New company car tax rates on zero-emission vehicles, effective from April 2020, are expected to offer savings in the region of 95% for employees, according to new analysis from Deloitte. The projected cost reductions are largely due to the significant tax incentive of the incoming 0% company car tax rate on zero emission vehicles; down from 16% currently.
In addition, the new rates will have a positive effect for businesses, where the total cost of ownership for EVs will be cheaper than some petrol or diesel equivalents. For companies themselves, switching the profile of a 900-strong diesel or petrol fleet to electric could create savings in excess of £1.9m annually.
A higher rate taxpayer (40%), receiving a diesel hatchback company car with a list price of £30,000, can currently expect to pay just over £18,000 in tax and fuel costs over a 48-month period. By comparison, for a comparable electric vehicle, the total cost of ownership reduces to £916; a saving of 95%.
Michael Woodward, UK automotive lead at Deloitte, commented: “We’ve seen electric vehicle (EV) popularity increase fourfold over the past year alone. For those thinking about making the switch, the tax changes for company cars from 6 April 2020 are certainly a strong incentive. With a surge in demand likely, the question remains whether both manufacturers and businesses are ready.
“Over the next three years, car manufacturers will need to review the scale of their production to accommodate growth and assess supply levels into the UK. Fleet sales will drive the majority of demand and manufacturers will be keen to prevent missing out on sales due to lack of supply.
“For many businesses, there are operational, employee and environmental benefits in transitioning to EVs.

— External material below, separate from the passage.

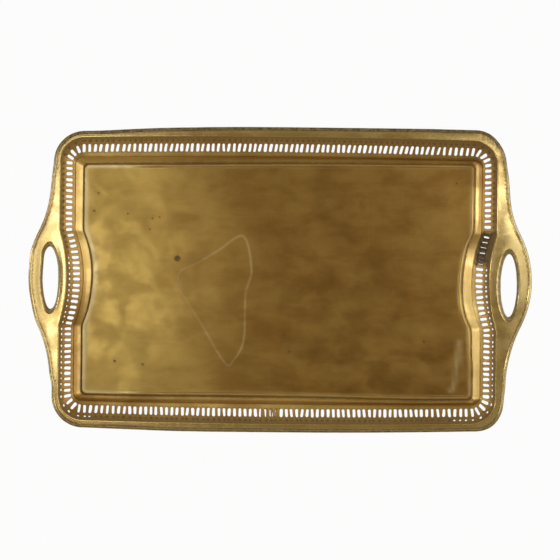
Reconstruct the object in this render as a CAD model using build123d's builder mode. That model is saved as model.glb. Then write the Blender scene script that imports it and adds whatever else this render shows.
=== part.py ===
"""Pierced gallery tray in sheet brass, with hand holes in its two ends.

Frame: the tray lies flat, its length along X and its width along Y, +Z up.
The origin is the middle of the tray, on the surface that it rests on.
All sizes are in millimetres.
"""
from build123d import *
from collections import namedtuple
from math import atan, cos, degrees, pi, radians, sin
import os

# ---- driving dimensions -------------------------------------------------
TRAY_LENGTH = 610.0          # over the two handles
TRAY_WIDTH = 370.0           # over the bowed long sides
WELL_LENGTH = 529.0          # between the tops of the gallery, end to end
WELL_WIDTH = 347.0           # between the tops of the gallery, side to side
PAN_GAUGE = 0.8              # sheet of the pan
RIM_GAUGE = 0.8              # sheet of the rim flange
STRIP_SHIFT = 0.55           # outward and downward step of the gallery sheet
BEAD_RADIUS = 2.1            # outside of the rolled edge
BORE_RADIUS = 1.3            # inside of the rolled edge
WIRE_RADIUS = 1.25           # wire that the edge is rolled round
BEAD_HEIGHT = 32.4           # middle of the rolled edge

# handles: each end of the rim swells out in one S-shaped line
HANDLE_DEPTH = 29.5
HANDLE_REACH = 128.0
HANDLE_RUN_IN = 164.0        # radius where the swelling leaves the side
RIM_CORNER = 36.0
BOW_TURN = 1.7               # degrees by which a long side turns towards a corner
BOW_BEND = 1200.0            # radius of the two slight bends that it turns in
BOW_MIDDLE = 60.0            # straight run from the middle to the first bend
BOW_RUN = 80.0               # straight run between the bends

# well: each end is pushed in behind the hand hole
PUSH_REACH = 62.0
PUSH_RUN_IN = 15.0

# hand holes
HOLE_WIDTH = 20.4
HOLE_LENGTH = 76.0
HOLE_X = 277.8               # from the middle of the tray to a hole's middle
HOLE_ROLL = 2.6              # width of the edge that is turned down
LIP_TOP = 29.6               # where the turned edge becomes upright
LIP_FOOT = 27.6              # lower edge of the turned-down lip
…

However, the suitability of electric must make sense before making the switch. For some, EVs will already be a viable option given their fleet journey patterns, and next steps may simply be building a robust policy and plan to support wider EV adoption. For others, long-distance travel demands or knowing how and where to charge EVs will need more consideration. Businesses upgrading from diesel or petrol fleets may also require investment for on-site charge points.

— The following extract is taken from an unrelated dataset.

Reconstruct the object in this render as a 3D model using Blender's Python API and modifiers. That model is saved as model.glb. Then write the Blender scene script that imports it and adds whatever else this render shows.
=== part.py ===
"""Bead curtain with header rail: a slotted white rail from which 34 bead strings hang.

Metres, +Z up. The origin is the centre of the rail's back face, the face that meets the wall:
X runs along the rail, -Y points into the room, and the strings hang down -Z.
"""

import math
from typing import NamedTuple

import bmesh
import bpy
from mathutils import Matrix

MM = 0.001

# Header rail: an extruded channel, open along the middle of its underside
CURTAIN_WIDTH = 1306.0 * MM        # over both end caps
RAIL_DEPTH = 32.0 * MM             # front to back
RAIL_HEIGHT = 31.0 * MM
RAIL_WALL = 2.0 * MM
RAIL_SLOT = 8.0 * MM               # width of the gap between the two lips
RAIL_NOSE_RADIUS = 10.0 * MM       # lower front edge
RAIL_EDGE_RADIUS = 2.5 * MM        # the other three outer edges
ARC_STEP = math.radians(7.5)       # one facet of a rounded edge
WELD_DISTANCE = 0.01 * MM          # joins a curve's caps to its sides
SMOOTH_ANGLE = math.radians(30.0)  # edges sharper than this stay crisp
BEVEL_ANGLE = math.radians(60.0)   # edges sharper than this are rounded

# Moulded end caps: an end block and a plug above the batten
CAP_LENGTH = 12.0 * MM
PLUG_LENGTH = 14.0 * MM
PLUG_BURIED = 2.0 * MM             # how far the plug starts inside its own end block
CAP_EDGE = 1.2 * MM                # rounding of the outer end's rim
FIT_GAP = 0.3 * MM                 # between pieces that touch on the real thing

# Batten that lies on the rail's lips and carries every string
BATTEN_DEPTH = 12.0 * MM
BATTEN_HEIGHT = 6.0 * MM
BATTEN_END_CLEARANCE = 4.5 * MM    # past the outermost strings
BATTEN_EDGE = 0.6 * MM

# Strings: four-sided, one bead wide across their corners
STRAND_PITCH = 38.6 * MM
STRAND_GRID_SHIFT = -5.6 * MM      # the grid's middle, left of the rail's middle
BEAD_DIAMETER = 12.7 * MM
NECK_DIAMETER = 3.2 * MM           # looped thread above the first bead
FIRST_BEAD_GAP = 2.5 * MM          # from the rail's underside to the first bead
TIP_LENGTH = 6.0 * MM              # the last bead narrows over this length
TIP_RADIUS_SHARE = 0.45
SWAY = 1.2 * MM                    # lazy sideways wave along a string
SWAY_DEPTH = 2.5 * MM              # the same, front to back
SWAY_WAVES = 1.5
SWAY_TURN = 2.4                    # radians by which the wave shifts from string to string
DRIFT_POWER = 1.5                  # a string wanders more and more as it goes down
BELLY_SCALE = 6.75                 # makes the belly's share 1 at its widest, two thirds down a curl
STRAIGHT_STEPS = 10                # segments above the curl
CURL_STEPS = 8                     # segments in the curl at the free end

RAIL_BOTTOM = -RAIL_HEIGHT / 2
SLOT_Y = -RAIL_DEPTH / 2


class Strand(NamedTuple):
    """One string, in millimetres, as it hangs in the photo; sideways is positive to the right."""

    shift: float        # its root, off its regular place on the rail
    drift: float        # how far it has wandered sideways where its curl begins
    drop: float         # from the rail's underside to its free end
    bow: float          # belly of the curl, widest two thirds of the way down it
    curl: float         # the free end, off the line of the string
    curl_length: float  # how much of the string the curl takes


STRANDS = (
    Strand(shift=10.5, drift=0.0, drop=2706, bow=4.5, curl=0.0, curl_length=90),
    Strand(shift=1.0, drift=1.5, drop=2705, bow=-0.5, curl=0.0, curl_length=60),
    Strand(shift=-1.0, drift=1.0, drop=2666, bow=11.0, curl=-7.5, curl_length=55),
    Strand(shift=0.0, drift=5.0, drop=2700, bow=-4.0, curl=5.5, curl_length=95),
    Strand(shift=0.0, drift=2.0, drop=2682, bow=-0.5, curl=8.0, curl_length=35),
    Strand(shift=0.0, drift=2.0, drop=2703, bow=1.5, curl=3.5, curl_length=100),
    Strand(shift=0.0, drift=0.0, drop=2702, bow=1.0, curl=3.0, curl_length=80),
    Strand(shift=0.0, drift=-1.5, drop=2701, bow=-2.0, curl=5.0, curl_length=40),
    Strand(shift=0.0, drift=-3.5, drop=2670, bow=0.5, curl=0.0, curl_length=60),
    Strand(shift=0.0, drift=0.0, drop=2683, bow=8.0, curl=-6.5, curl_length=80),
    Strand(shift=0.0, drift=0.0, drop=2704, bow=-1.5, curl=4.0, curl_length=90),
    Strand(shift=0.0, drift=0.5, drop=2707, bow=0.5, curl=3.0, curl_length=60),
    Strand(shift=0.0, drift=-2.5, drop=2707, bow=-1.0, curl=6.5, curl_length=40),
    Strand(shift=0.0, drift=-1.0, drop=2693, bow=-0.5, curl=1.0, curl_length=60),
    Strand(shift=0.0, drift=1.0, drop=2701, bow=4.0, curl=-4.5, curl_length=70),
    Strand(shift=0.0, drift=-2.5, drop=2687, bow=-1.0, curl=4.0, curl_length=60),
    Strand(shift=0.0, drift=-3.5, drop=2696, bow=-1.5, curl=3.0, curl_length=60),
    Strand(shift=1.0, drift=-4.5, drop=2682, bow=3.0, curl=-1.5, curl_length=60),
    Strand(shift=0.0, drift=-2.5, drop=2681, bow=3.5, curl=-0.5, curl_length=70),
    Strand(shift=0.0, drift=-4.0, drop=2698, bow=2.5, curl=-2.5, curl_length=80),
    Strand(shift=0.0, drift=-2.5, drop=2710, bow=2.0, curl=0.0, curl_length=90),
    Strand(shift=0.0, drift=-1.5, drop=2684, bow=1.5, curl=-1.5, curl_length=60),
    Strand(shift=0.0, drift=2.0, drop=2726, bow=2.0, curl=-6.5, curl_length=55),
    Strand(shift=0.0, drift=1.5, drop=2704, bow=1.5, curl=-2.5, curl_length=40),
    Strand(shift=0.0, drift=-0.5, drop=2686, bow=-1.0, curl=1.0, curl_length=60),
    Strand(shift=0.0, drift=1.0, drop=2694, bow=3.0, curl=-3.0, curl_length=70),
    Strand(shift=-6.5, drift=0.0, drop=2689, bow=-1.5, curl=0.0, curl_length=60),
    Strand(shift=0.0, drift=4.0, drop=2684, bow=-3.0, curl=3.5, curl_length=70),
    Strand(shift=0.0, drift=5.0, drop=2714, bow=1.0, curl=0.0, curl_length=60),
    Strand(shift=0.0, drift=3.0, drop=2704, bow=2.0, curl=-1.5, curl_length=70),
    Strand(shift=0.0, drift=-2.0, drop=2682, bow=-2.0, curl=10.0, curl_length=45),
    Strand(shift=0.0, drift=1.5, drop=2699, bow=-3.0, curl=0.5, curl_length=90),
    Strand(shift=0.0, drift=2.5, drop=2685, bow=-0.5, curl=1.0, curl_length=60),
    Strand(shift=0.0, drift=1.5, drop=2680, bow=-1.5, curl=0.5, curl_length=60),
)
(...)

“Environmentally, transport is the highest carbon emitting sector in the UK and targeting corporate fleets in this way has the potential to displace the maximum amount of fossil-driven miles. Many businesses are already signed up to the Climate Group’s ev100 initiative and April’s tax changes offer an opportunity to achieve the commitments it sets out, whilst also meeting individual targets in reducing carbon emissions.”